A tiny restaurant twofer

Mr. Donahue's
Nick Solares

In his latest review, Pete Wells files a rare restaurant twofer on two small restaurants with big ambitions. The first is Ann Redding and Matt Danzer's Mr. Donahue's, whose nine seats make Pete Wells feel the kind of "true nostalgia," that makes one long for simpler times in a bygone era:

We’re not supposed to want to eat this way anymore. Maybe that’s why, when I got my chicken-fried pork cheeks with Swiss chard and crab imperial, I was filled with gratitude. The chard was cooked with a little garlic and lemon and bread crumbs. The crab tasted of mayonnaise and Tabasco and had been browned and warmed inside a heavy foil dish in the shape of a crab shell. I spread it on saltines from a crinkly cellophane wrapper and ate it with the sensation of having found something I’d lost such a long time ago that I’d forgotten about it.

Wells finds the porgy pairs perfectly with gravy, and the banana pudding alone is worth repeat visits. He gives Mr. Donahue's two stars.

The blonde wood bar at Ruffian. Ruffian

Photo via Ruffian Wine Bar

At Ruffian Wine Bar & Chef's Table, there may be more seating, but the space is just as small. Still, Wells digs many of the dishes coming out of the restaurants kitchen. Here's the critic on some of his favorites:

Jammed behind one end of the counter, they arrange cheeses with house-made jam, warm some marinated olives that are as smoky as bacon, toast sliced baguettes for a knockout tomato chutney, plate some crisp, young radishes with bagna cauda, spread out sliced cross sections of fennel bulbs marinated simply and deliciously with sherry vinegar and fennel seeds, and plunge an immersion blender into batters that will go into the tiny convection oven and emerge as three-inch soufflés.

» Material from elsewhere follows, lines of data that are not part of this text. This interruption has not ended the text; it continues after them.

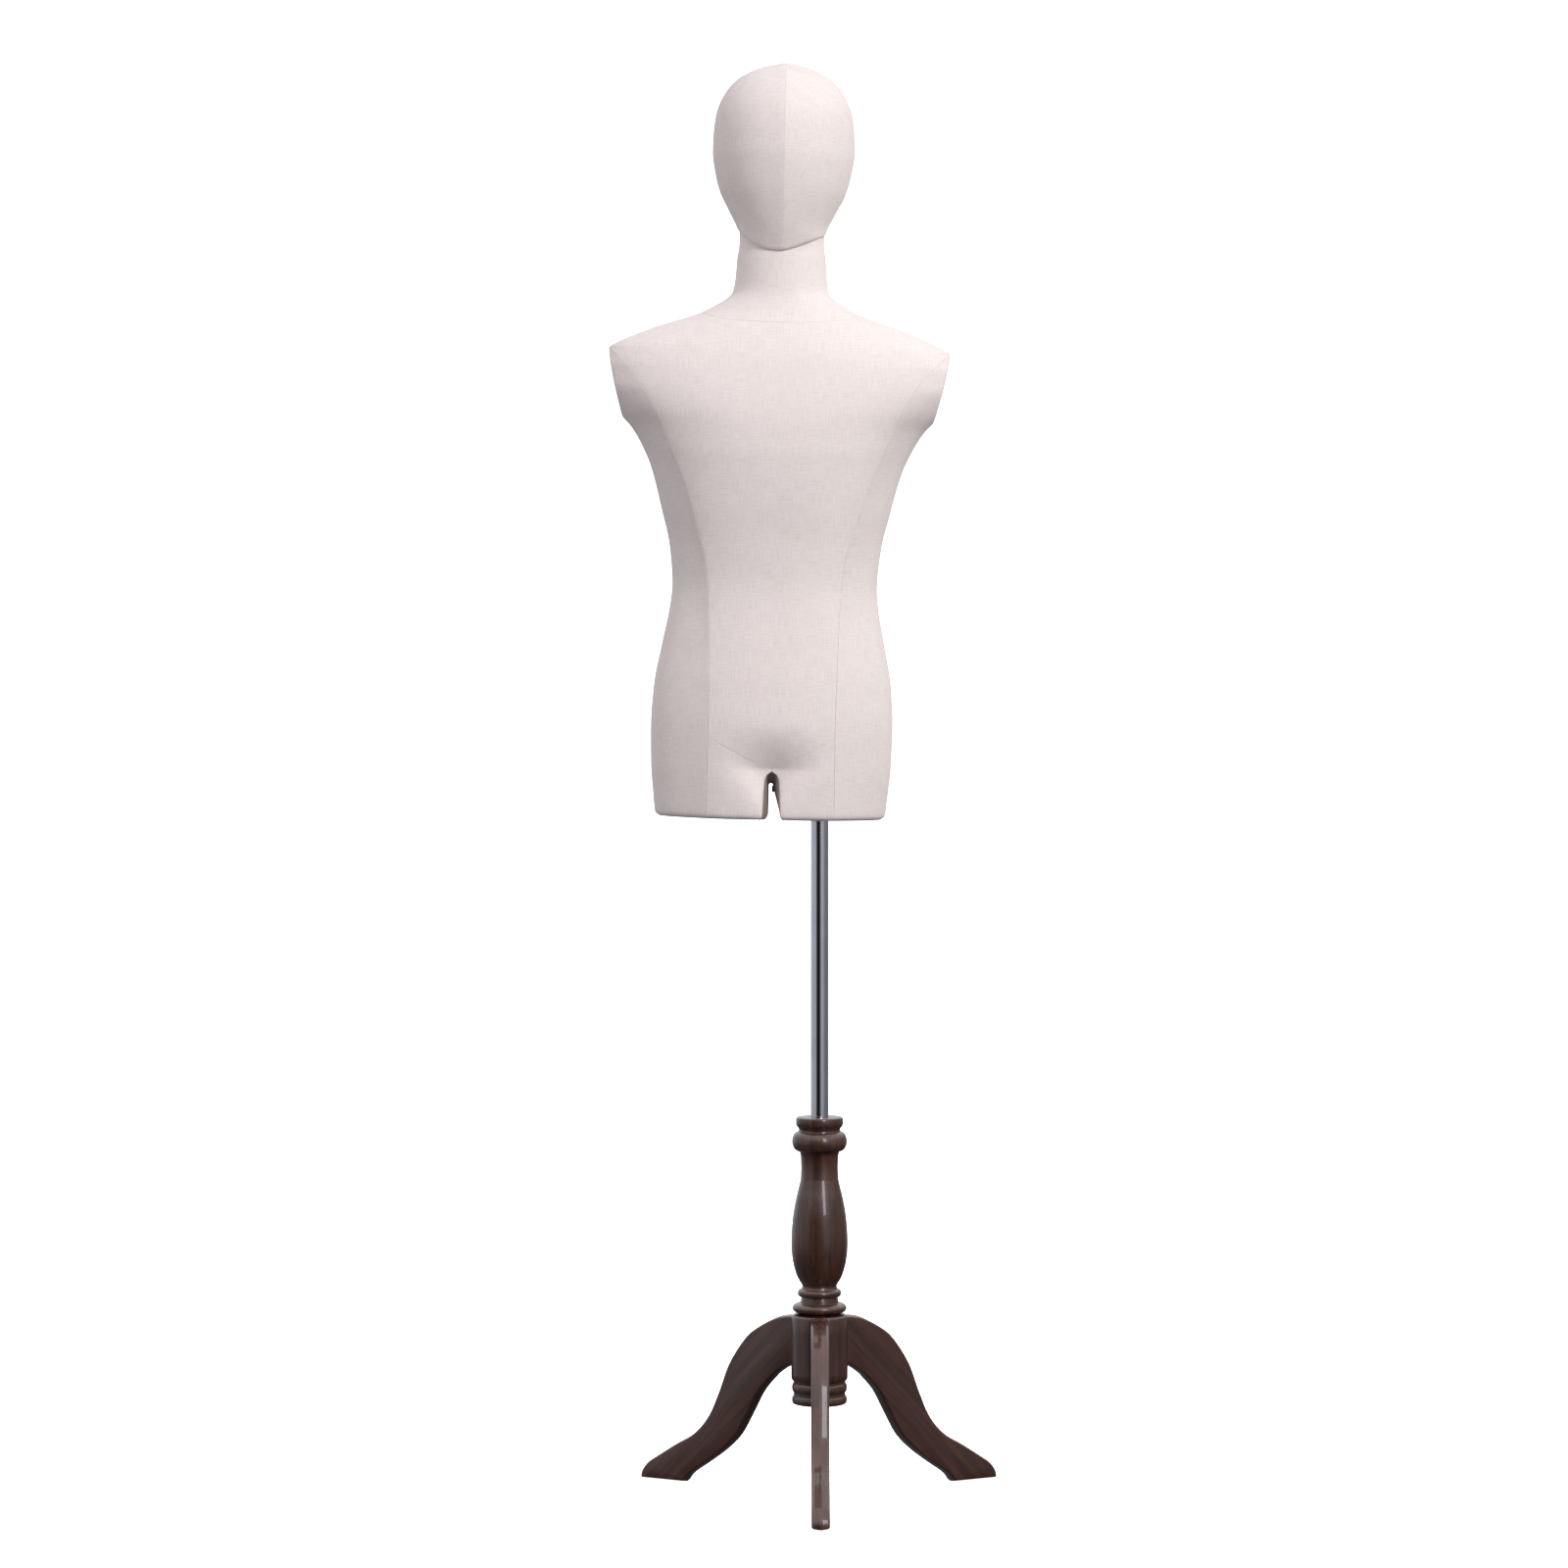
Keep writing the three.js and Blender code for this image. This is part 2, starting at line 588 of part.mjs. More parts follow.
// Extra foam between the shell and the cloth, at the shoulder tips and round the groin.
function extraFoam(z) {
  return SHOULDER_PAD * Math.exp(-(((z - SHOULDER_PAD_Z) / SHOULDER_PAD_SPREAD) ** 2))
    + GROIN_PAD * Math.exp(-(((z - GROIN_MID_Z) / GROIN_PAD_SPREAD) ** 2));
}

function makeFrontPanel() {
  const rise = (u, v) => {
    const top = neckSeamHeight(mix(0, Math.PI, u)) - SEAM;
    const bottom = groinHeight(u) + SEAM;
    return v < 0.25 ? mix(bottom, GROIN_TOP_Z, v * 4) : panelHeight((v - 0.25) / 0.75, GROIN_TOP_Z, top);
  };
  return cutArmholes(toSolid(panel(form, 12, 20, frontAngle, rise)), ARMHOLE_INSET);
}

function makeBackPanel(side) {
  const angleAt = (u, z) => {
    const outer = 2 * Math.PI - seamAngle(z) - seamGap(z);
    const middle = 1.5 * Math.PI + seamGap(z);
    return side > 0 ? mix(middle, outer, u) : mix(3 * Math.PI - outer, 3 * Math.PI - middle, u);
  };
  const rise = (u, v) => {
    const quarter = side > 0 ? 1.5 + u / 2 : 1 + u / 2;
    const top = neckSeamHeight(quarter * Math.PI) - SEAM;
    return panelHeight(v, FORM_FOOT_Z + 3, top);
  };
  return cutArmholes(toSolid(panel(form, 6, 18, angleAt, rise)), ARMHOLE_INSET).subtract(thighGap(0));
}

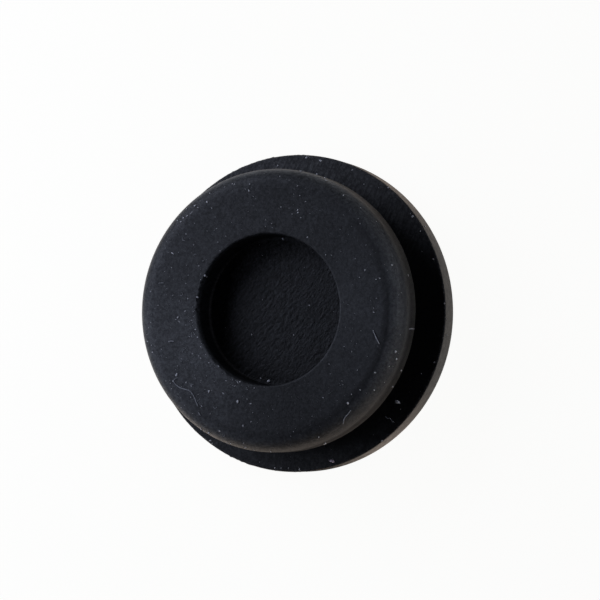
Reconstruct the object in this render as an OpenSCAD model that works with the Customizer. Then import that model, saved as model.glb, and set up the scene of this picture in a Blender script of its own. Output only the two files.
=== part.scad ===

I had no expectations of lentil salad, but it’s one of the best things on the menu. A variety of lentils and other legumes are firm, separate, not at all mushy, seasoned with dried chiles and curry leaves, swirled with yogurt sauce, and sprinkled with crisp threads of sev, the chickpea-flour snacks.

The beef tartare disappoints, and Wells finds the profiteroles to be odd, but he still promises to return. One star.